As the increasing volume of data makes storage a hot issue, end-users are spending their money carefully, says Frank Timons
Much has been written in trade publications and vendor marketing materials on topics such as compliance, virtualisation and Information Lifecycle Management (ILM). Some of these appear to be taking off, while others still seem nascent.
There is a clear need to manage data storage more efficiently and economically. End-users are looking for ways to reduce complexity while dealing with the continual growth in data storage capacity. A look at feedback from end-users, resellers and vendors can illuminate what appears to be hype and what appears to be reality.

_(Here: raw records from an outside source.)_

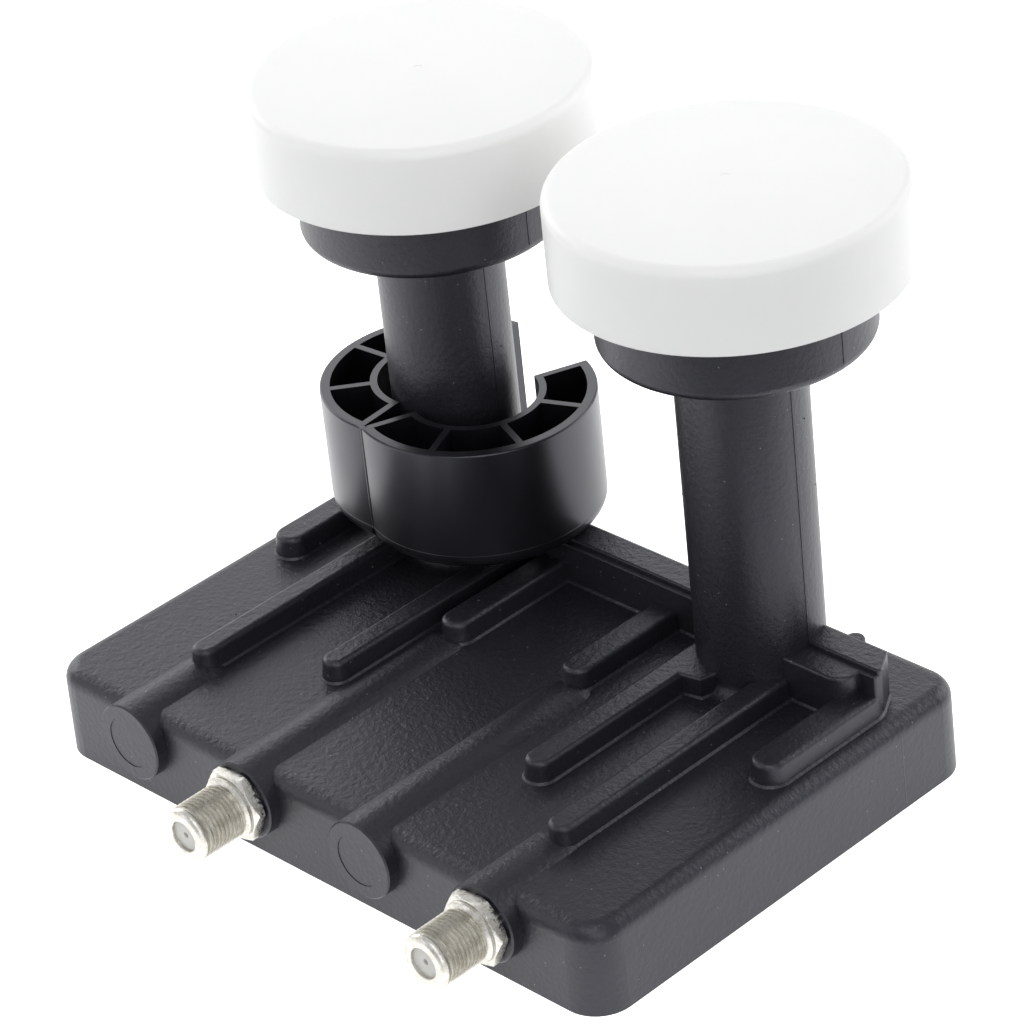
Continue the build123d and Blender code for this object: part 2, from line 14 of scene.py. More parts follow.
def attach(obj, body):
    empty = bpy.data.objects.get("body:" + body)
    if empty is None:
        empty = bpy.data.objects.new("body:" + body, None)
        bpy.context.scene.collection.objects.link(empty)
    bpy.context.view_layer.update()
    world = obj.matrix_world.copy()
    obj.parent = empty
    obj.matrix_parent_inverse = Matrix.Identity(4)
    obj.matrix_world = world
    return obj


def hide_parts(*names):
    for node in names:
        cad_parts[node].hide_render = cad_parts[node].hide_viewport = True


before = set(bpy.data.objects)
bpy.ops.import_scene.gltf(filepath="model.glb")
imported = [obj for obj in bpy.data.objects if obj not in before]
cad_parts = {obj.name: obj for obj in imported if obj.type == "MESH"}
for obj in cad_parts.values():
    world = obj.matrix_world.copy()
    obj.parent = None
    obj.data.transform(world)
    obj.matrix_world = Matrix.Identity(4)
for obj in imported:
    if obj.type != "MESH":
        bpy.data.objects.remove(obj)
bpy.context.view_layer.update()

MM = 0.001

# Places repeated from the solids
LIVE_PORTS = {"left": -13.15, "right": 39.45}
BOSS_Y = -44.6
PORT_Z = 10.3
PARTING_Y = 26.5
WEB_TOP = 23.8

# F connector: shank inside the boss, hexagon, shoulder, threaded barrel and the lip at its end
SHANK_R = 4.0
SHANK_L = 9.6
HEX_FLATS = 11.0
HEX_T = 2.2
HEX_TURN = -4.5
HEX_CONE = 60.0
HEX_BACK_R = 5.45
HEX_FRONT_R = 5.35
SHOULDER_R = 5.15
SHOULDER_T = 0.7
BARREL_L = 12.1
LIP_R = 4.5
LIP_L = 1.1
MOUTH_R = 2.6
MOUTH_DEPTH = 4.0
RING_POINTS = 96

# Its 3/8-32 thread: the ridge's foot and crest are shares of the pitch, and its ends fade out
THREAD_R = 4.7625
THREAD_PITCH = 25.4 / 32
THREAD_DEPTH = 0.48
THREAD_TURNS = 10.4
THREAD_START = 0.1
THREAD_STEPS = 48
THREAD_FOOT = 0.92
THREAD_CREST = 0.2
THREAD_FADE = 1.6
THREAD_TIP = 0.08
SHARP_EDGE = 28

# Textured powder coat and the parting line down the short ends of the body
COAT_LUMPS = 0.9
COAT_GRAIN = 0.4
COAT_RELIEF = 0.1
COAT_SHEEN = 14.0
DUST_SPACING = 2.2
PARTING_HALF = 0.2
PARTING_TOP = 13.0

# Moulded black plastic and its parting line, which lies this far above the web
MOULD_LINE_RISE = 2.9
MOULD_LINE_HALF = 0.14
MOULD_GRAIN = 0.3
MOULD_FLOW = 7.0
MOULD_RELIEF = 0.06

# Nickel plate, painted shade in its thread's grooves, and coat that ran onto it: the spill grows
# per metre across
NICKEL_SPECKLE = 0.3
NICKEL_PATCH = 1.4
NICKEL_RELIEF = 0.02
# The grooves' painted shade: none within this much of the crest, and this share of darker grey at
# the root
GROOVE_SHADE_CLEAR = 0.12
GROOVE_SHADE_SHARE = 0.34
SPILL_FLECK = 0.7
SPILL_SLOPE = 0.018 / MM

# Laminate: weave, haze and relief
WEAVE = 0.6
WEAVE_HAZE = 2.0
WEAVE_RELIEF = 0.01

# Paint nibs lie between these heights, at most this many to a square metre
NIB_LOW = 15.0
NIB_HIGH = 86.0
NIB_SPACING = 9.0
NIB_SMALLEST = 0.06
NIB_LARGEST = 0.16
NIB_DENSITY = 9000.0
NIB_SEED = 7

# The photograph's viewpoint, found by fitting the solids' known points to it; turn is from -Y to +X
CAMERA_TURN = 47.68
CAMERA_LIFT = 31.27
CAMERA_ROLL = -6.27
CAMERA_TARGET = (-51.03, 53.0, 0.0)
CAMERA_AWAY = 794.6
SENSOR = 36.0
FOCAL_PIXELS = 4576.56
PHOTO_PIXELS = 1024

# The floor ends this far from the part's middle on the camera's side, so that side stays dim
FLOOR_EDGE = 98.0
FLOOR_DROP = 0.05
FLOOR_HALF = 3.0  # metres
FLOOR_GLOW = 0.98
WORLD_LIGHT = 0.52

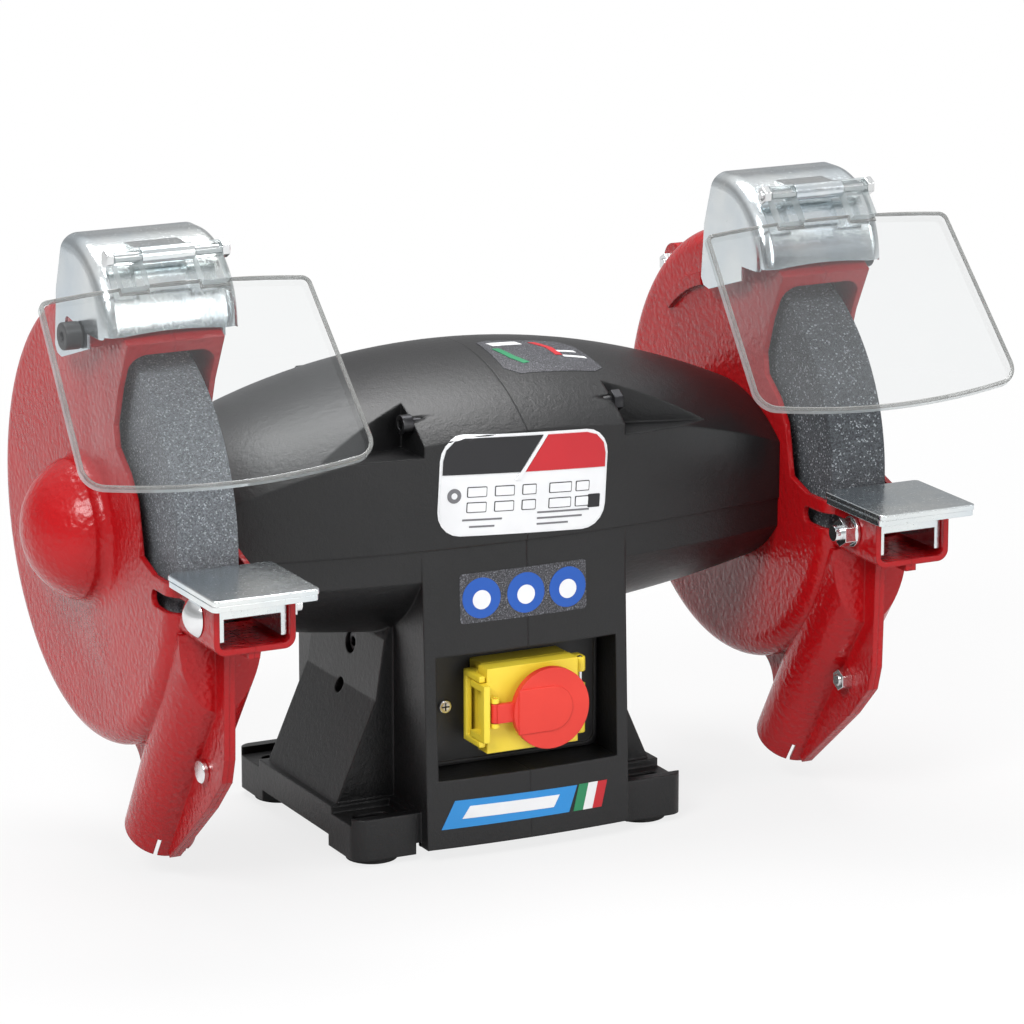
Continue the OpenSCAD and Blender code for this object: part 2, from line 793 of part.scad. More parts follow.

Navigating the murky haze created by vendor marketing buzz and soundbites from industry pundits can be challenging. According to our recent surveys, the current environment looks promising for networked storage.
The volume of data keeps on growing, driven by e-mail, applications focused on customerretention and the automation of business processes, and myriad regulatory and compliance issues. Although 92% of the end-users we surveyed already have some form of networked storage within existing infrastructures, attach rates are still relatively under-penetrated.
End-users expect the networked storage attach rate to climb to 68% in 2007 (from 40% today), with the FC SAN server attach rate climbing to 46% in 2007, up from 29% currently.
So why are IT professionals spending money? Quite simply, to help their businesses run more smoothly.
Unfortunately, the IT industry's myriad vendors and product offerings have added to the challenges of competing in the global economy.
More than two-thirds of end-users voted "complexity" as their largest IT challenge, suggesting, in our view, that simpler IT solutions are likely to win out in the marketplace in the longer term.
Still, 54% of respondents cited "business support" as a spending priority, reflecting mid-business cycle conditions of spending for replacement infrastructure and normal operations.
IT investments seem to be driven more by business needs than technology for technology's sake.
End-users appear to be embracing some newer technologies in order to address infrastructure needs.
Resellers and end-users sing the praises of server virtualisation technology, and there appears to be robust demand for this technology.
More than three-quarters of end-users in our survey are currently using or planning to use server virtualisation.
Storage virtualisation, while harder to define, is showing some early signs of interest and limited adoption.
Interestingly, most resellers we surveyed described storage virtualisation as either "ramping moderately" or "exhibiting strong demand".
Although there is no consensus on the definition of storage virtualisation, clearly end-users are demanding better storage management.
Another hot technology trend we have observed is the move towards cheaper disc products. The emergence of "good enough" ATA disc technology has introduced a tough low-cost competitor to both tape and primary disc.
Some 56% of end-users in our sample are currently using ATA technology, while a further 29% expressed interest in evaluating the technology.
Our research suggests the storage industry faces some interesting cross-currents. Enterprises have a seemingly insatiable appetite for more data storage capacity and are willing to invest in technology.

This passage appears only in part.